Similar terrain or not, it goes without saying that riding a mountain bike is a far different foray from piloting a rally car. While Semenuk described adapting to his new environment inside a car to reach where he is today as a “really big challenge”, it is also an “exciting experience and definitely worth every moment.”

“It’s similar in some ways, but it is very different, the equipment and the mechanics of it,” he remarked. “In mountain biking, you’re using your body and that’s how you create balance on the bike and control on this and that. Now, it’s this big machine that you’re trying to manipulate with a couple pedals in the steering wheel. It’s very different, but reading the terrain and the grip is similar, so it took a long time just to get comfortable with the equipment and understanding how a rally car works and how you’re properly supposed to drive it.

“Pacenotes has been the most challenging thing. It’s something that you can work on for a lifetime and never feel like you perfected, so pacenotes is another big one to kind of grow into where you’re comfortable enough in your pacenotes that you can push to 100%. It took a really long time and a lot of events and working with different co-drivers to figure out what works the best.”

Racing and action sports are both famously dangerous pastimes, but he never received any complaints from his biking sponsors about doing the former or vice versa. In fact, they have embraced his double duty while he opined rally is a much safer endeavour than what he has been doing for much of his life.

“I’ve been into motorsports since 2009, 2010, so at that point, I was professional but it wasn’t the peak of my career,” Semenuk said. “It’s just always something that I’ve been passionate about, and I’ve done whether a little bit or a lot depending on how my busy schedule was, but all my sponsors have been supportive and they think it’s cool and they know I’m passionate about it. Honestly, being in a rally car is probably a lot less dangerous than me riding on a motorcycle or going skiing all winter and this and that. Obviously, you can have a big crash, but for the most part, you’re pretty protected in the car and you don’t end up with these small injuries that you might end up with on a skateboard or just other sports that are very much action oriented.”

Semenuk has continued mountain biking in conjunction with pursuing the ARA title, making for a very eventful calendar. In May, he premiered a video project for X Games titled Fools Gold, filmed on a property owned by friend Taylor Sage within the Southern California mountains. October will expect to be a busy month as the ARA season comes to a close followed by the Red Bull Rampage.

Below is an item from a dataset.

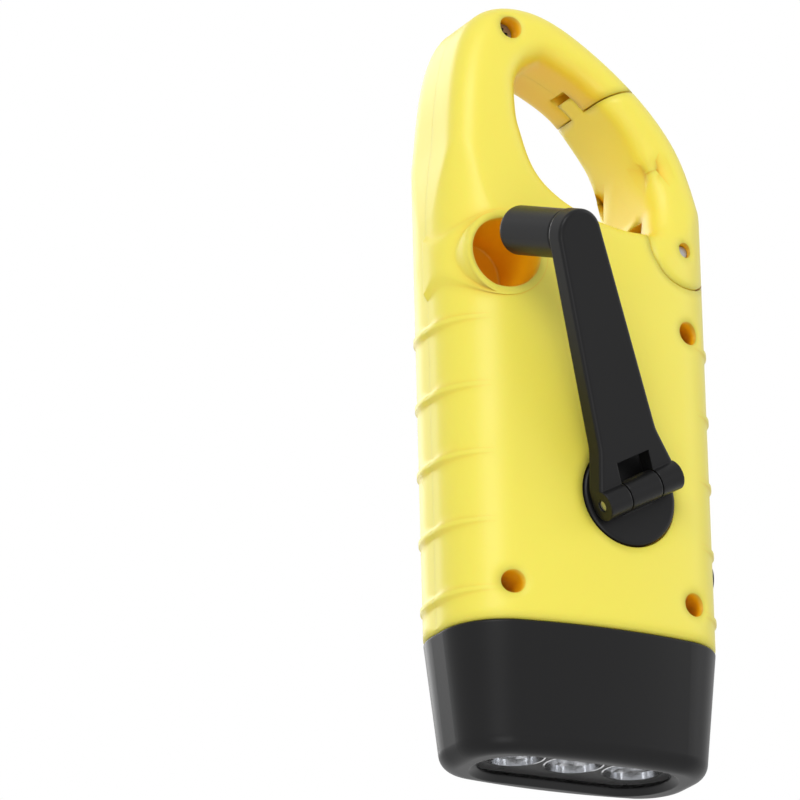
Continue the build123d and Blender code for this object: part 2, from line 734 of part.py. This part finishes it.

The Red Bull Rampage’s date has not been confirmed but typically takes place in October. With such details still not yet confirmed, he did not disclose much about his gameplan but certainly hopes to be back if conditions are ideal.

“I don’t know too much about the event yet. Nothing’s been released. We’ll see what happens. Obviously I’ve done it almost the last twelve years now. If it looks like a good venue and it’s exciting, then I’ll be back and depending on what happens, but we got some other projects lined up as well. It’ll be definitely busy this year on the bike as much as we want to focus on the rally championship. It’s flat on the bike basically in between events and lots of content will come out. We’ll just kind of see how the rest of the year unfolds. It was a busy spring just working on a few things, but now I get to enjoy summer a little bit and we’ll start putting our head down and planning towards a strong fall.”

Beyond 2023

Once he has the 2023 ARA title locked up, Semenuk is not quite sure what he’ll do next. Many including Pastrana have regarded him as one of the top prospects to eventually compete in the World Rally Championship or WRC2, but as of now, it is “tough to know where rally will take me.

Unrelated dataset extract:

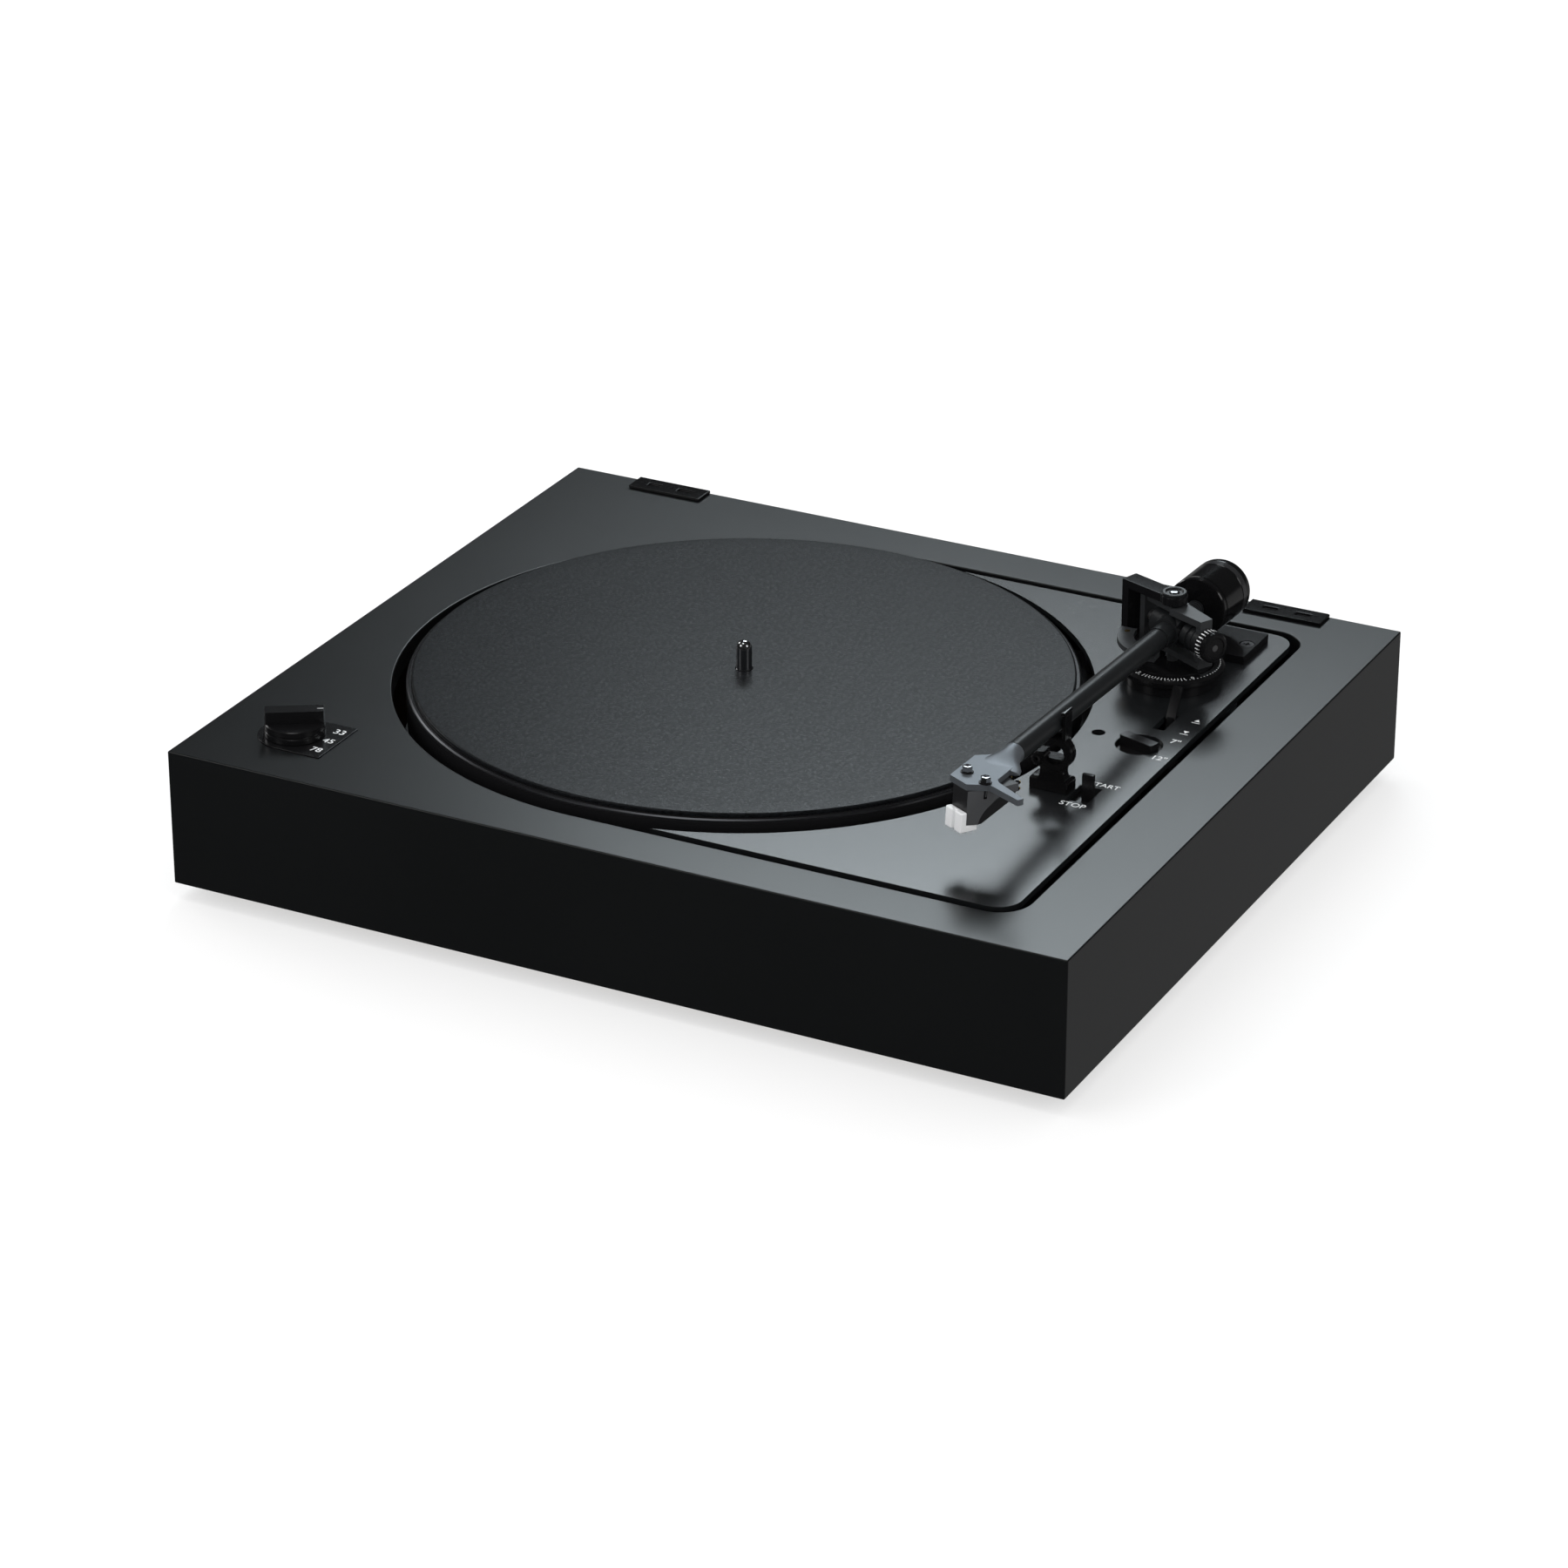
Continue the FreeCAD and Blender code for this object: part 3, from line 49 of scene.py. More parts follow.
headSpot = (-1.65, -201.8, 0)    # from the pivot to the middle between the shell's screws
inkThick = 0.06
print("frame loaded, top surface at", round(deck, 2))


# ---- small steps that every piece uses
def startFresh():
    if bpy.context.object and bpy.context.object.mode != "OBJECT":
        bpy.ops.object.mode_set(mode="OBJECT")
    bpy.ops.object.select_all(action="DESELECT")


def activate(piece):
    startFresh()
    piece.select_set(True)
    bpy.context.view_layer.objects.active = piece


def applyAll(piece):
    activate(piece)
    for modifier in list(piece.modifiers):
        bpy.ops.object.modifier_apply(modifier=modifier.name)


def place(piece, matrix):
    activate(piece)
    piece.matrix_world = matrix @ piece.matrix_world
    bpy.ops.object.transform_apply(location=True, rotation=True, scale=True)
    return piece


def soften(piece, width, segments=2, angle=32):
    # rounds every sharp edge, so that it catches a line of light
    bevel = piece.modifiers.new("softEdge", "BEVEL")
    bevel.width = width * mm
    bevel.segments = segments
    bevel.limit_method = "ANGLE"
    bevel.angle_limit = math.radians(angle)
    bevel.use_clamp_overlap = True
    applyAll(piece)
    return piece


def settle(piece, name, body, material, replaces=(), smooth=38):
    activate(piece)
    bpy.ops.object.transform_apply(location=True, rotation=True, scale=True)
    piece.name = name
    piece.data.name = name
    piece.data.materials.clear()
    piece.data.materials.append(material)
    bpy.ops.object.shade_smooth_by_angle(angle=math.radians(smooth))
    # keeps broad faces flat beside their soft edges
    weighted = piece.modifiers.new("flatFaces", "WEIGHTED_NORMAL")
    weighted.keep_sharp = True
    bpy.ops.object.modifier_apply(modifier=weighted.name)
    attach(piece, body)
    if replaces:
        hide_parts(*replaces)
    return piece


def block(low, high):
    startFresh()
    centre = [(a + b) / 2 * mm for a, b in zip(low, high)]
    bpy.ops.mesh.primitive_cube_add(size=1, location=centre)
    piece = bpy.context.object
    piece.scale = [(b - a) * mm for a, b in zip(low, high)]
    bpy.ops.object.transform_apply(location=True, rotation=True, scale=True)
    return piece


def carve(piece, tool, kind="DIFFERENCE"):
    boolean = piece.modifiers.new("carve", "BOOLEAN")
    boolean.operation = kind
    boolean.solver = "EXACT"
    boolean.object = tool
    applyAll(piece)
    bpy.data.objects.remove(tool)
    return piece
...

“To be honest, I’m really fortunate in the position I’m in. I started rallying as just a passion. There was no desire to do it professionally, not to say that that wouldn’t be something I would want to do, it didn’t seem like a reality. I just wanted to do it because I did love doing it. It’s developed now into what it is and winning the championship last year was kind of a dream scenario. It’s another thing that wasn’t even on the bucket list because I never really thought it would be a possibility. Having that wicked battle with Ken and Travis was awesome and Barry and those guys.

“Anything from this onwards is just a bonus. I would love to experience some other championships, even if it’s just a different national championship or if it’s World Rally or European championship, just go over there and do an event or two and experience it and meet other drivers and see other roads and grow as a driver, get those experiences in different competition formats. Definitely a desire of mine, but with Subaru right now and ARA, our focus is locking up this championship and moving forward and seeing if we can grow North American rally and keep that exciting. It’s hard to say what opportunities will present themselves, but I’m kind of open to everything, but I’m also really happy with where I am and the role I play with Subaru Motorsports, so I would like to keep that momentum.”

Nitrocross, whose 2023/24 season began this weekend at MidAmerica Outdoors, is also on his radar partly thanks to his friendship with Pastrana, and the two have talked “a bunch about Nitro Rally because it just looks so cool.” While rally and rallycross have their own quirks that might not always translate between disciplines, Semenuk saw some similarities in the latter to mountain biking.

“In a way, it almost kind of crosses over what I do on the bike. It’s a bunch of jumps and berms and it just looks like way too much fun,” he noted. “I’ve gone and spectated a few events now and it’s been wicked. Hopefully, I get the chance to at least try it, if not compete eventually, but again, it’s time and finding the funding and things like that, it’s tricky. I do the rally championship in that sort of, I would say those are my vacation weekends because obviously I want to stay busy with my bike endeavours and I’ve got lots of goals there too. It’s hard to break off too much time, don’t want it to affect our ARA championship and I don’t want it to affect some of the riding endeavours I have. When the time’s right, I’ll definitely try and make it happen. But yeah, rallycross would be a fun one and there’s even some off-road stuff or other desert kind of racing would be just a cool experience.”

Until then, he has ARA championship number two on his mind. The New England Forest Rally will take place on 14/15 July.